What do the lines from the top of the data through the line with "Subsurface_Scale=0.0015, Coat_Weight=coat, Coat_Roughness=0.10)" say? Quote them exactly and include both ends.

+++ Collected data +++

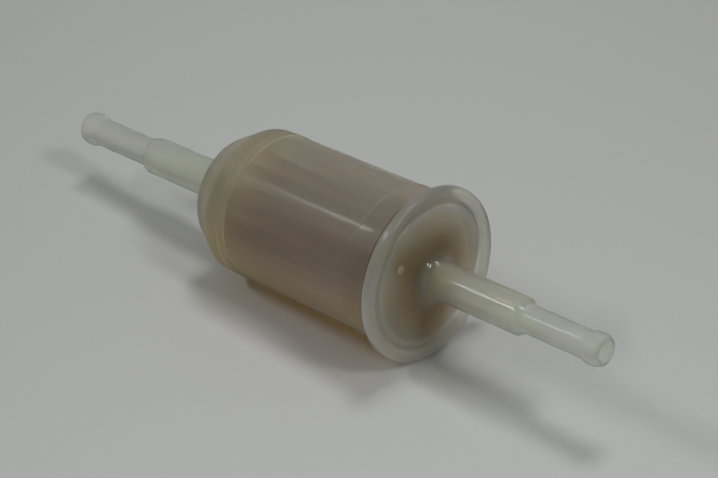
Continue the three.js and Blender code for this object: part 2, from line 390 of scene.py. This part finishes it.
SHOULDER_LEAN, MARK_X, MARK_R, MARK_HEIGHT = 120.5, -25.7, 12.86, 0.35
MARKS = ((-40, 1.6), (-26, 1.3), (-9, 1.3))  # azimuth and width of each pip
marks = [pip(MARK_X, MARK_R, azimuth, SHOULDER_LEAN, width, MARK_HEIGHT)
         for azimuth, width in MARKS]
housing_body = piece("housing_body", turned(body_profile), *marks)


def natural_nylon(name, coat=0.25):
    """Milky nylon that lets most of the light through and scatters the rest."""
    return Finish(name, Roughness=0.3, IOR=1.2, Transmission_Weight=0.8, Specular_IOR_Level=1.0,
                  Subsurface_Weight=1.0, Subsurface_Radius=(1.0, 0.9, 0.7),
                  Subsurface_Scale=0.0015, Coat_Weight=coat, Coat_Roughness=0.10)


# The milky wall takes the paper's brown wherever the paper stands close behind it, so its
# tone follows X: pale on the stem, olive on the shoulder, brown on the cup. A pale line just
# before the collar is a painted highlight, and the collar is darkened with painted shade from
# the flange.
BEAD_TONE, FAR_TONE, ROOT_TONE = (0.84, 0.85, 0.80), (0.92, 0.93, 0.89), (0.90, 0.91, 0.84)
PAPER_TONE = (0.80, 0.72, 0.60)
BODY_TONES = (
    (TIP, BEAD_TONE), (TIP + 4, FAR_TONE), (TIP + THIN_END, FAR_TONE),
    (TIP + THICK_START, ROOT_TONE), (-29, ROOT_TONE),
    (-28, (0.74, 0.71, 0.57)), (-24, (0.76, 0.72, 0.57)), (-20.5, (0.71, 0.66, 0.51)),
    (-18.5, (0.68, 0.63, 0.49)), (-15, (0.86, 0.80, 0.63)), (-11, (0.85, 0.77, 0.62)),
    (-6, PAPER_TONE), (22.3, PAPER_TONE), (23.0, (0.86, 0.80, 0.68)),
    (COLLAR_BACK_X, (0.45, 0.37, 0.28)), (COLLAR_FRONT_X, (0.40, 0.32, 0.24)))
BOUNCE_LIGHT_TINT, TOP_LIGHT_TINT = (1.24, 1.15, 0.95), (1.05, 1.09, 1.11)
MARK_GLINT_COLOR = (1.0, 0.98, 0.93, 1)
RING_GLEAMS = (0.03, 0.05, 0.09)
STREAK_DEPTH, CLOUD_DEPTH, TOOLING_DEPTH = 0.44, 0.08, 0.10
body_nylon = natural_nylon("body_nylon")
point = body_nylon.place()
x, _, z = body_nylon.coordinates(point)
paper_behind = body_nylon.rise(x, -20, -13)
off_stem = body_nylon.rise(x, -30, -27)
tone = body_nylon.along(x, BODY_TONES)
# Painted light: the lower side is lightened and warmed for light thrown up from the board, and the
# top over the paper is lightened and cooled for light from above.
bounce_lit = (1 - body_nylon.rise(z, -10, 7)) * off_stem
tone = body_nylon.mix(bounce_lit, tone, body_nylon.tinted(tone, BOUNCE_LIGHT_TINT))
top_lit = body_nylon.rise(z, 9.5, 15) * paper_behind
tone = body_nylon.mix(top_lit, tone, body_nylon.tinted(tone, TOP_LIGHT_TINT))
# The shoulder's pips are painted near white: painted glints.
for azimuth, width in MARKS:
    mark_glint = body_nylon.spot(point, on_circle(MARK_X - 0.15, MARK_R, azimuth), width + 0.8)
    tone = body_nylon.mix(mark_glint, tone, MARK_GLINT_COLOR)
streaks = body_nylon.noise(point, (22, 560, 560), 3.0)
cloud = body_nylon.noise(point, (120, 160, 160))
# The rings' crests are lightened: painted highlights.
gleams = sum(body_nylon.near(x, ring_x, 0.12, 0.4) * gleam
             for ring_x, gleam in zip(RINGS_X, RING_GLEAMS))
on_shoulder = off_stem * (1 - body_nylon.rise(x, -17, -13))
tooling = body_nylon.noise(point, (1300, 8, 8)) * on_shoulder
light = ((streaks - 0.5) * paper_behind * STREAK_DEPTH + (cloud - 0.5) * CLOUD_DEPTH + gleams + 1
         + (tooling - 0.25) * TOOLING_DEPTH)
skin = body_nylon.noise(point, (700, 700, 700), 3.0)
cup_gloss = body_nylon.rise(x, -14, 16) * 0.42 - body_nylon.rise(x, 16.8, 18.2) * 0.24
stem_gloss = (1 - body_nylon.rise(x, -31, -28)) * 0.3
body_nylon.feed(
    Base_Color=body_nylon.scaled(tone, light),
    Roughness=skin * 0.08 + 0.56 - body_nylon.rise(x, -34, -28) * 0.28,
    Coat_Weight=cup_gloss + stem_gloss,
    Normal=body_nylon.bump(skin, 0.05))
housing_body.data.materials.append(body_nylon.material)
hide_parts("body_shell")
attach(housing_body, "root")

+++

→ **Solution to this problem**
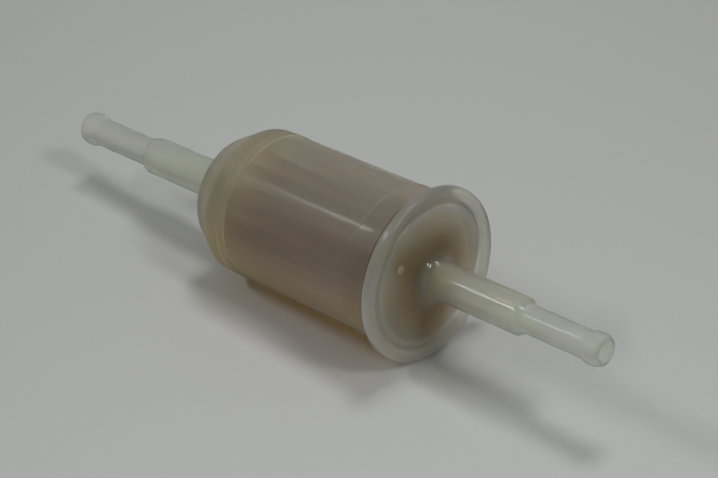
Continue the three.js and Blender code for this object: part 2, from line 390 of scene.py. This part finishes it.
SHOULDER_LEAN, MARK_X, MARK_R, MARK_HEIGHT = 120.5, -25.7, 12.86, 0.35
MARKS = ((-40, 1.6), (-26, 1.3), (-9, 1.3))  # azimuth and width of each pip
marks = [pip(MARK_X, MARK_R, azimuth, SHOULDER_LEAN, width, MARK_HEIGHT)
         for azimuth, width in MARKS]
housing_body = piece("housing_body", turned(body_profile), *marks)


def natural_nylon(name, coat=0.25):
    """Milky nylon that lets most of the light through and scatters the rest."""
    return Finish(name, Roughness=0.3, IOR=1.2, Transmission_Weight=0.8, Specular_IOR_Level=1.0,
                  Subsurface_Weight=1.0, Subsurface_Radius=(1.0, 0.9, 0.7),
                  Subsurface_Scale=0.0015, Coat_Weight=coat, Coat_Roughness=0.10)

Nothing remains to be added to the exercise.